#### DATA SEGMENT ####

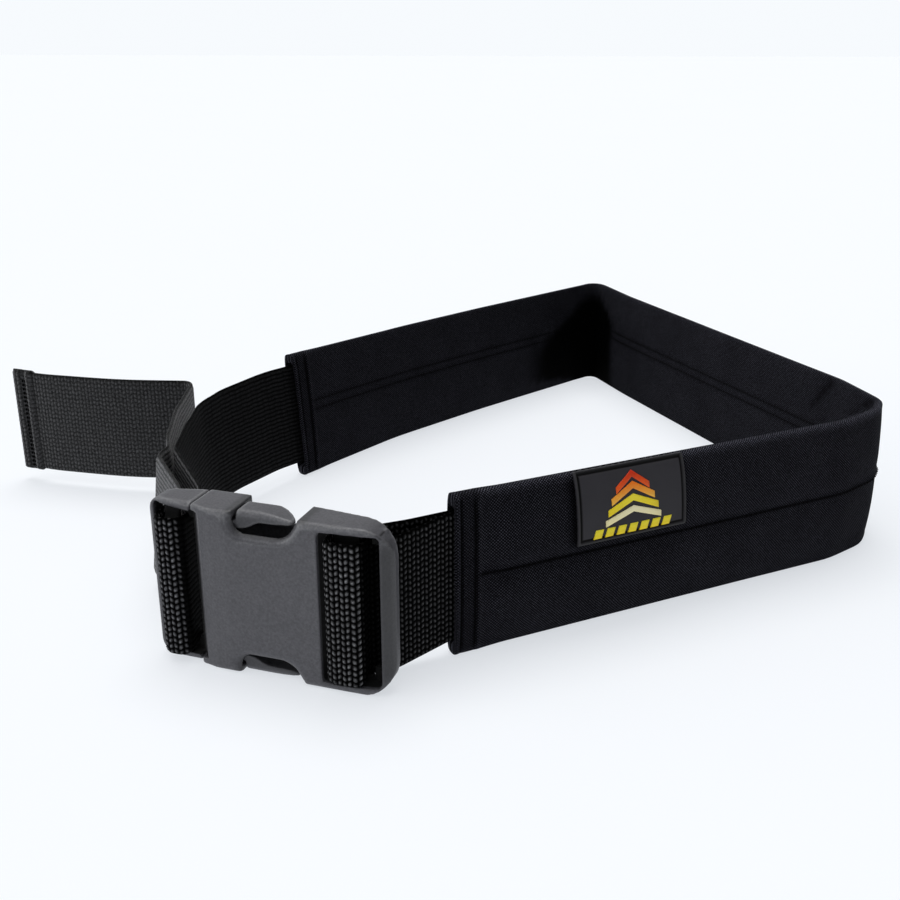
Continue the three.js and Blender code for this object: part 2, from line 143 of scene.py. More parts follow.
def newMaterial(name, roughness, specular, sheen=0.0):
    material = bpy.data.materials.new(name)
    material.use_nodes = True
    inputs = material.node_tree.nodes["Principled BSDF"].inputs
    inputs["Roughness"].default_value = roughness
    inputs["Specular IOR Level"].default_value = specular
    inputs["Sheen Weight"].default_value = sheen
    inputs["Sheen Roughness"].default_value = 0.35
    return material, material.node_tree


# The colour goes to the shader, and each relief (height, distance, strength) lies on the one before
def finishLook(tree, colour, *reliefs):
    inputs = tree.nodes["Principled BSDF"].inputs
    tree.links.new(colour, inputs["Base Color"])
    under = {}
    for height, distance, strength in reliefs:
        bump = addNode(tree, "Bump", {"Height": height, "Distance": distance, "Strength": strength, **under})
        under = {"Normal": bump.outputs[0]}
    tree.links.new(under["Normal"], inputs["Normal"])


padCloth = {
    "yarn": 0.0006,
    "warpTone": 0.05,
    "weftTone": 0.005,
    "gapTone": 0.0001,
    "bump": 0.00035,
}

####

### GIVEN TASK
Exactly as they appear, please write out the lines from the opening of the listing above down to the line containing "return material, material.node_tree", with both end lines included.

### FINAL RESULT
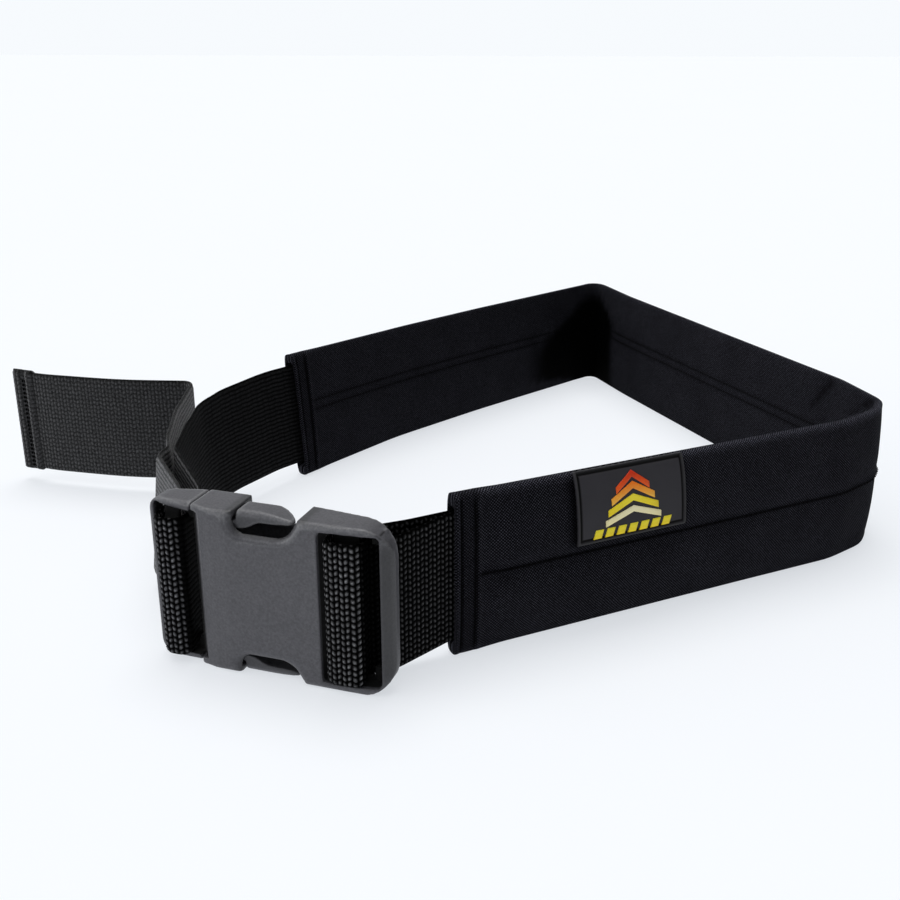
Continue the three.js and Blender code for this object: part 2, from line 143 of scene.py. More parts follow.
def newMaterial(name, roughness, specular, sheen=0.0):
    material = bpy.data.materials.new(name)
    material.use_nodes = True
    inputs = material.node_tree.nodes["Principled BSDF"].inputs
    inputs["Roughness"].default_value = roughness
    inputs["Specular IOR Level"].default_value = specular
    inputs["Sheen Weight"].default_value = sheen
    inputs["Sheen Roughness"].default_value = 0.35
    return material, material.node_tree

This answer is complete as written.